While disintermediation risk for traditional payments players is real, could this be another example of technology bringing about “profitless prosperity” – “profitless” to both disruptor and disrupted and “prosperity” to the consumer?
Cembalest, however, even questions the extent of the disintermediation threat. With “only 1% of remittances” sent via crypto globally, remittance costs have been declining long before the advent of crypto:
Furthermore, because any remittance disintermediation would more likely use stablecoins whose gas fees (dependent on computational complexity) are lower than NFTs or DeFi tokens, "stablecoin use looks like a rather weak valuation pillar for cryptocurrency.”

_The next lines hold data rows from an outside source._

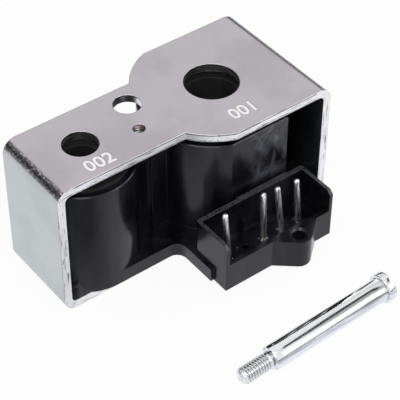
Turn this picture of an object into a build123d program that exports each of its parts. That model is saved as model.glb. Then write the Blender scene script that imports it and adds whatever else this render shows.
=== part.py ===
from build123d import *
import os
from math import asin, cos, degrees, radians, sin

# Twin solenoid coil of a gas valve: a main coil and a smaller pilot coil stand side by
# side in a bent steel yoke, moulded together with a four-pin connector. The long screw
# that holds it on the valve lies beside it.
# Origin: axis of the main bore at the underside. The pilot coil is towards -X, the
# connector towards -Y, and the bores run up +Z.

# Yoke and base plate
sheet = 2.0
yoke_height = 35.0
bend_inside = 1.4
foot_length = 5.6
plate_margin = 0.3
pilot_overhang = 1.55
shoulder_margin = 1.4

# Bores and holes, by diameter
main_bore = 12.7
pilot_bore = 8.2
fixing_hole = 6.5
earth_tap = 2.9

# Layers of each coil, from the bore outward
sleeve_wall = 1.05
bobbin_wall = 0.9
main_copper = 5.95
pilot_copper = 3.75
tape = 0.25
winding_cover = 0.5
main_skin = 2.0
pilot_skin = 1.5

# Gaps round the coils
drum_gap = 6.15
main_end_gap = 1.25
pilot_flat = 1.0
top_gap = 2.6
fixing_offset = 0.475
fixing_y = 4.8
earth_from_fixing = 2.7
earth_y = -3.4

# Coil details
floor_skin = 1.5
drum_edge = 0.25
bobbin_rise = 0.7
flange_thickness = 1.3
sleeve_length = 11.0
collar_width = 1.4
collar_chamfer = 0.3
flat_skin = 0.8
flat_end = 9.4

# Web between the drums
web_front = -5.0
web_thickness = 2.4
web_drop = 2.9
web_rib = 1.0

# Base flange
ledge_height = 3.5
ledge_margin = 0.8
ledge_depth = 6.7
ledge_corner = 2.6

# Connector shroud
shroud_offset = 0.3
shroud_width = 30.4
shroud_depth = 11.1
shroud_side = 0.9
shroud_wall = 1.2
shroud_height = 13.2
front_wall_height = 7.4
socket_floor_height = 3.7
shroud_corner = 1.0
back_rib = 0.35
back_rib_place = 11.4
back_rib_width = 14.5
guide_rib = 0.5

# Lug for the connector's screw
lug_from_right = 10.9
lug_reach = 4.5
lug_round = 3.0
lug_base = 12.8
lug_hole = 3.0
lug_countersink = 0.5

# Terminal pins
pin_diameter = 1.4
pin_pitch = 5.08
pin_from_right = 5.4
pin_from_back = 5.8
pin_root_skin = 0.6
pin_straight = 1.0
pin_bend_radius = 4.0
pin_heights = [12.8, 13.5, 13.9, 13.7]
pin_leans = [-1.1, -1.6, -0.5, -1.1]
pin_places = [0, 1, 2, 4]
empty_place = 3
empty_hole_depth = 1.6

# Leads and solder
lead_diameter = 0.7
lead_rise = 3.6
lead_depth = 1.6
lead_outset = 0.9
lead_bend = 0.9
main_lead_angles = [-48, -68]
pilot_lead_angles = [-20, -50]
outer_corner_back = (0.8, 5.4)
inner_corner_back = (4.5, 4.0)
solder_radius = 1.15
solder_height = 1.2

# Fixing screw
screw_thread = 4.0
screw_shank = 5.6
screw_head = 7.0
thread_length = 8.2
shank_length = 31.6
head_height = 2.4
head_round = 0.8
thread_point = 0.9
point_flat = 0.45
point_bulge = 1.6
shank_chamfer = 0.3
slot_width = 1.2
slot_depth = 1.0
slot_angle = 25.0
screw_turn = 1.0
screw_tip_x = -30.7
screw_tip_y = -50.0

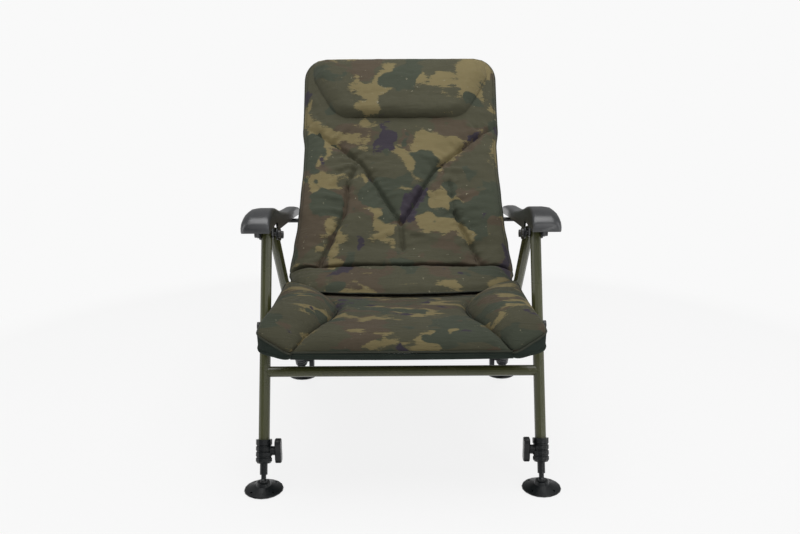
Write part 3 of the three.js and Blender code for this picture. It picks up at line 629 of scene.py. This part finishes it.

The last point I want to make is the differentiation between COMPANIES that can successfully leverage BLOCKCHAIN LEDGER TECHNOLOGY (BLT) vs. the Cryptocurrencies themselves as the crucibles of lasting value in this tech revolution.
Web3’s value proposition seems to rest upon PERMISSIONLESS BLOCKCHAINS which require Cryptos that not only rest upon dubious valuation foundations but also impose unsustainable externalities:
There is no free lunch. Cembalest: “Many DeFi advocates anticipate a future world of peer-to-peer uncollateralized lending on blockchains, allowing crypto holders to lend and cut out fees charged by banks for credit scoring, monitoring and payment. Good luck with that.”
Like the other author, Cembalest paints a scenario where PERMISSIONED/PRIVATE BLOCKCHAINS that don’t require the Crypto “Ouroboros Effect” to reward miners for verifying transactions.
He cites a real-world example: “JP Morgan built a repo system on a blockchain with more than $200 billion in transactions cleared to date.”
In this case, one can argue that JPM has widened its own moat without requiring ANY miraculously levitating Cryptos.
“As a result, adoption of a permissioned, private blockchain using internally created stablecoins does not imply or result in increased value for any token anywhere… blockchain adoption often has nothing to do with crypto valuations.”
With that, I end this treatise and welcome comment and respectful debate as always.